*Aim of the exercise*: Copy out each line of the material below with no changes.

*Recorded information*:

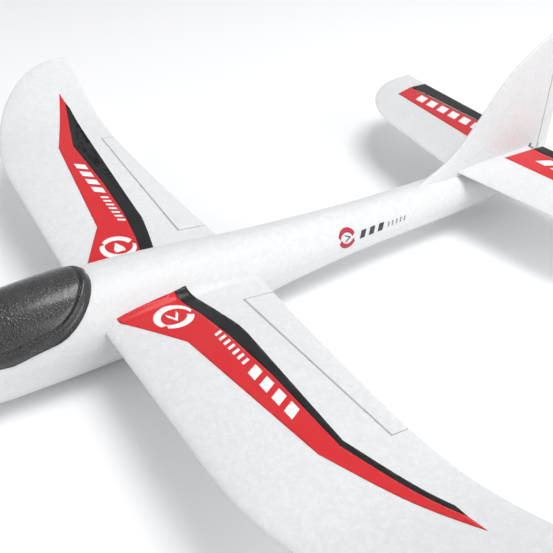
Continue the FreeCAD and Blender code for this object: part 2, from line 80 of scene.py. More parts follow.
class GliderStickers(bpy.types.PropertyGroup):
    red: FloatVectorProperty(name="Red", description="Red of the stickers", subtype="COLOR",
                             size=4, default=(0.62, 0.022, 0.028, 1.0))
    black: FloatVectorProperty(name="Black", description="Black of the stickers", subtype="COLOR",
                               size=4, default=(0.012, 0.012, 0.014, 1.0))
    white: FloatVectorProperty(name="White", description="White of the marks", subtype="COLOR",
                               size=4, default=(0.9, 0.88, 0.88, 1.0))
    lift: FloatProperty(name="Lift", description="Height of a sticker above the foam", unit="LENGTH",
                        default=0.0002)
    weave: FloatProperty(name="Grid", description="Spacing of the grid that a sticker is laid with",
                         unit="LENGTH", default=0.003)


class GliderCanopy(bpy.types.PropertyGroup):
    colour: FloatVectorProperty(name="Canopy colour", description="Colour of the canopy", subtype="COLOR",
                                size=4, default=(0.016, 0.016, 0.017, 1.0))
    grain: FloatProperty(name="Grain size", description="Size of the moulded grain", unit="LENGTH",
                         default=0.0022)
    skirt: FloatProperty(name="Skirt", description="How far the rim reaches down the sides of the body",
                         unit="LENGTH", default=0.006)


class GliderStage(bpy.types.PropertyGroup):
    camera_place: FloatVectorProperty(name="Camera place", description="Where the camera stands",
                                      unit="LENGTH", size=3, default=(0.4813, -0.3119, 0.4358))
    azimuth: FloatProperty(name="Azimuth", description="Camera direction about the upright axis",
                           unit="ROTATION", default=math.radians(57.88))
    elevation: FloatProperty(name="Elevation", description="Camera height angle", unit="ROTATION",
                             default=math.radians(36.7))
    lens: FloatProperty(name="Lens", description="Focal length in millimetres", default=47.3)
    floor: FloatVectorProperty(name="Floor colour", description="Colour of the floor", subtype="COLOR",
                               size=4, default=(0.93, 0.93, 0.935, 1.0))


# ------------------------------------------------------------------ node helpers

def new_group(name, inputs, outputs):
    """Shader group with named sockets; each input is (name, kind, default), each output (name, kind)."""
    group = bpy.data.node_groups.new(name, "ShaderNodeTree")
    for label, kind, default in inputs:
        socket = group.interface.new_socket(name=label, in_out="INPUT", socket_type=kind)
        socket.default_value = default
    for label, kind in outputs:
        group.interface.new_socket(name=label, in_out="OUTPUT", socket_type=kind)
    return group, group.nodes.new("NodeGroupInput"), group.nodes.new("NodeGroupOutput")


def add(tree, kind, **values):
    """New node with its plain properties set."""
    node = tree.nodes.new(kind)
    for key, value in values.items():
        setattr(node, key, value)
    return node


def feed(tree, value, socket):
    """Gives a socket a plain value, or links another node's output to it."""
    if isinstance(value, bpy.types.NodeSocket):
        tree.links.new(value, socket)
    else:
        socket.default_value = value


def math_node(tree, operation, a, b):
    """Sum or product of two values."""
    node = add(tree, "ShaderNodeMath", operation=operation)
    feed(tree, a, node.inputs[0])
    feed(tree, b, node.inputs[1])
    return node.outputs[0]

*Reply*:
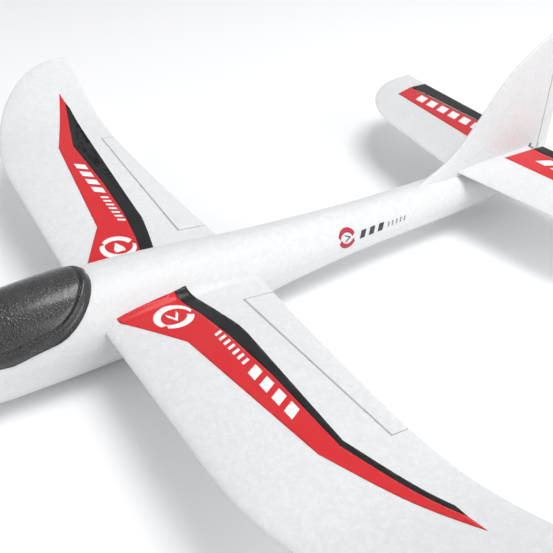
Continue the FreeCAD and Blender code for this object: part 2, from line 80 of scene.py. More parts follow.
class GliderStickers(bpy.types.PropertyGroup):
    red: FloatVectorProperty(name="Red", description="Red of the stickers", subtype="COLOR",
                             size=4, default=(0.62, 0.022, 0.028, 1.0))
    black: FloatVectorProperty(name="Black", description="Black of the stickers", subtype="COLOR",
                               size=4, default=(0.012, 0.012, 0.014, 1.0))
    white: FloatVectorProperty(name="White", description="White of the marks", subtype="COLOR",
                               size=4, default=(0.9, 0.88, 0.88, 1.0))
    lift: FloatProperty(name="Lift", description="Height of a sticker above the foam", unit="LENGTH",
                        default=0.0002)
    weave: FloatProperty(name="Grid", description="Spacing of the grid that a sticker is laid with",
                         unit="LENGTH", default=0.003)


class GliderCanopy(bpy.types.PropertyGroup):
    colour: FloatVectorProperty(name="Canopy colour", description="Colour of the canopy", subtype="COLOR",
                                size=4, default=(0.016, 0.016, 0.017, 1.0))
    grain: FloatProperty(name="Grain size", description="Size of the moulded grain", unit="LENGTH",
                         default=0.0022)
    skirt: FloatProperty(name="Skirt", description="How far the rim reaches down the sides of the body",
                         unit="LENGTH", default=0.006)


class GliderStage(bpy.types.PropertyGroup):
    camera_place: FloatVectorProperty(name="Camera place", description="Where the camera stands",
                                      unit="LENGTH", size=3, default=(0.4813, -0.3119, 0.4358))
    azimuth: FloatProperty(name="Azimuth", description="Camera direction about the upright axis",
                           unit="ROTATION", default=math.radians(57.88))
    elevation: FloatProperty(name="Elevation", description="Camera height angle", unit="ROTATION",
                             default=math.radians(36.7))
    lens: FloatProperty(name="Lens", description="Focal length in millimetres", default=47.3)
    floor: FloatVectorProperty(name="Floor colour", description="Colour of the floor", subtype="COLOR",
                               size=4, default=(0.93, 0.93, 0.935, 1.0))


# ------------------------------------------------------------------ node helpers

def new_group(name, inputs, outputs):
    """Shader group with named sockets; each input is (name, kind, default), each output (name, kind)."""
    group = bpy.data.node_groups.new(name, "ShaderNodeTree")
    for label, kind, default in inputs:
        socket = group.interface.new_socket(name=label, in_out="INPUT", socket_type=kind)
        socket.default_value = default
    for label, kind in outputs:
        group.interface.new_socket(name=label, in_out="OUTPUT", socket_type=kind)
    return group, group.nodes.new("NodeGroupInput"), group.nodes.new("NodeGroupOutput")


def add(tree, kind, **values):
    """New node with its plain properties set."""
    node = tree.nodes.new(kind)
    for key, value in values.items():
        setattr(node, key, value)
    return node


def feed(tree, value, socket):
    """Gives a socket a plain value, or links another node's output to it."""
    if isinstance(value, bpy.types.NodeSocket):
        tree.links.new(value, socket)
    else:
        socket.default_value = value


def math_node(tree, operation, a, b):
    """Sum or product of two values."""
    node = add(tree, "ShaderNodeMath", operation=operation)
    feed(tree, a, node.inputs[0])
    feed(tree, b, node.inputs[1])
    return node.outputs[0]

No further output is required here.